- [GIVEN MATERIAL]:

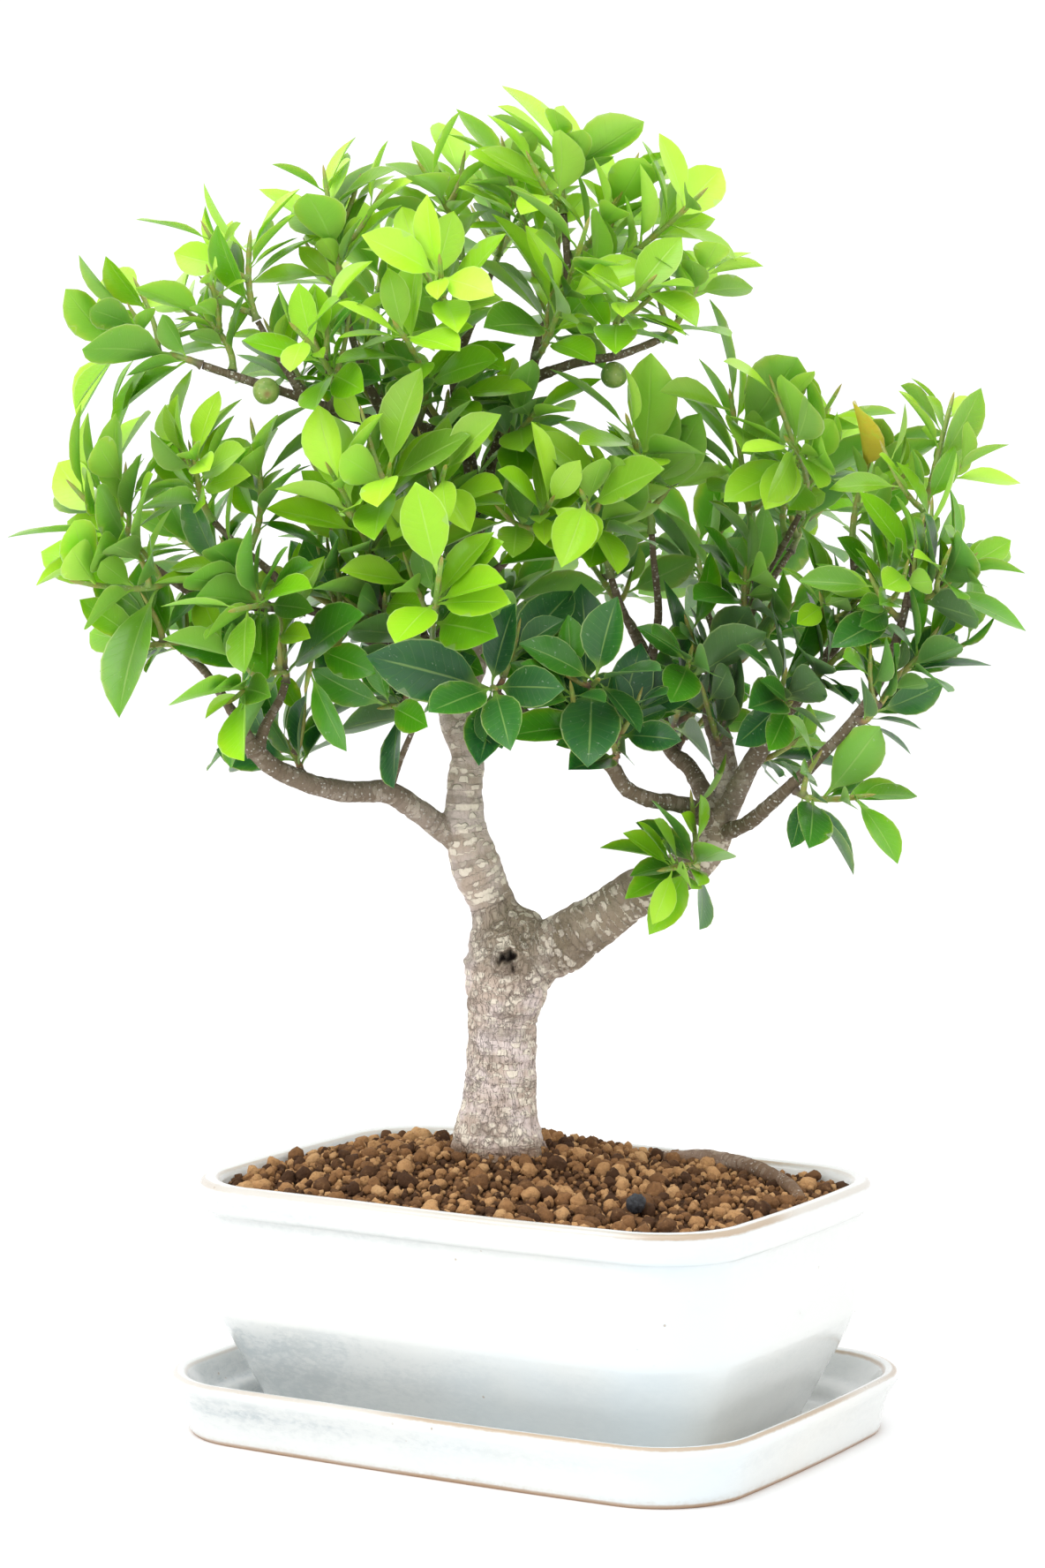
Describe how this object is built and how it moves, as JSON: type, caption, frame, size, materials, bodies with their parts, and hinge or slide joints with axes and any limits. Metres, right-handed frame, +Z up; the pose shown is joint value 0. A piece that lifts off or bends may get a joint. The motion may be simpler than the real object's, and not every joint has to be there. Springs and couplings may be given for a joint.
{
  "type": "bonsai tree in a pot",
  "caption": "Broadleaf fig bonsai with a forked, knuckled trunk and leafy shoots, growing from gritty soil in a white glazed rectangular pot that stands on a matching drip tray.",
  "frame": {"origin": "middle of the tray's flat underside, on the table", "axes": "+X along the pot's long side, +Y to its back, +Z up; the tree's own display front is turned 30.7 degrees about +Z"},
  "size_m": [0.3688, 0.2839, 0.5218],
  "materials": {
    "glaze": "glossy white glaze, thin and tan where it breaks over the edges",
    "clay_grit": "matt, rough, porous",
    "charred_grit": "matt, rough",
    "bark": "rough bark with pale corky bands",
    "leaf": "smooth waxy leaf, satin to glossy",
    "fig_skin": "smooth satin",
    "screen_plastic": "matt black moulded mesh",
    "wire": "satin drawn wire"
  },
  "bodies": {
    "root": {"pot": "glaze", "drip_tray": "glaze", "soil": "clay_grit", "drain_screen_left": "screen_plastic", "drain_screen_right": "screen_plastic", "screen_wire_left": "wire", "screen_wire_right": "wire", "char_grit": "charred_grit", "trunk_and_branches": "bark", "fig_left": "fig_skin", "fig_right": "fig_skin", "shoot_top_1": "leaf", "shoot_top_2": "leaf", "shoot_top_3": "leaf", "shoot_top_4": "leaf", "shoot_top_5": "leaf", "shoot_top_6": "leaf", "shoot_top_7": "leaf", "shoot_top_8": "leaf", "shoot_high_1": "leaf", "shoot_high_2": "leaf", "shoot_high_3": "leaf", "shoot_high_4": "leaf", "shoot_high_5": "leaf", "shoot_shoulder_1": "leaf", "shoot_shoulder_2": "leaf", "shoot_shoulder_3": "leaf", "shoot_shoulder_4": "leaf", "shoot_left_1": "leaf", "shoot_left_2": "leaf", "shoot_left_3": "leaf", "shoot_left_4": "leaf", "shoot_left_5": "leaf", "shoot_front_1": "leaf", "shoot_front_2": "leaf", "shoot_front_3": "leaf", "shoot_front_4": "leaf", "shoot_front_5": "leaf", "shoot_front_6": "leaf", "shoot_back_1": "leaf", "shoot_low_1": "leaf", "shoot_low_2": "leaf", "shoot_low_3": "leaf", "shoot_low_4": "leaf", "shoot_inner_1": "leaf", "shoot_inner_2": "leaf", "shoot_inner_3": "leaf", "shoot_inner_4": "leaf", "shoot_inner_5": "leaf", "shoot_back_2": "leaf", "shoot_right_1": "leaf", "shoot_right_2": "leaf", "shoot_right_3": "leaf", "shoot_right_4": "leaf", "shoot_right_5": "leaf", "shoot_right_6": "leaf", "shoot_back_3": "leaf", "shoot_back_4": "leaf", "shoot_under_1": "leaf", "shoot_under_2": "leaf"}
  },
  "joints": []
}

- [YOUR INSTRUCTIONS]: Look through the material and copy each line that has "axes".

- [TASK RESULT]:
Describe how this object is built and how it moves, as JSON: type, caption, frame, size, materials, bodies with their parts, and hinge or slide joints with axes and any limits. Metres, right-handed frame, +Z up; the pose shown is joint value 0. A piece that lifts off or bends may get a joint. The motion may be simpler than the real object's, and not every joint has to be there. Springs and couplings may be given for a joint.
  "frame": {"origin": "middle of the tray's flat underside, on the table", "axes": "+X along the pot's long side, +Y to its back, +Z up; the tree's own display front is turned 30.7 degrees about +Z"},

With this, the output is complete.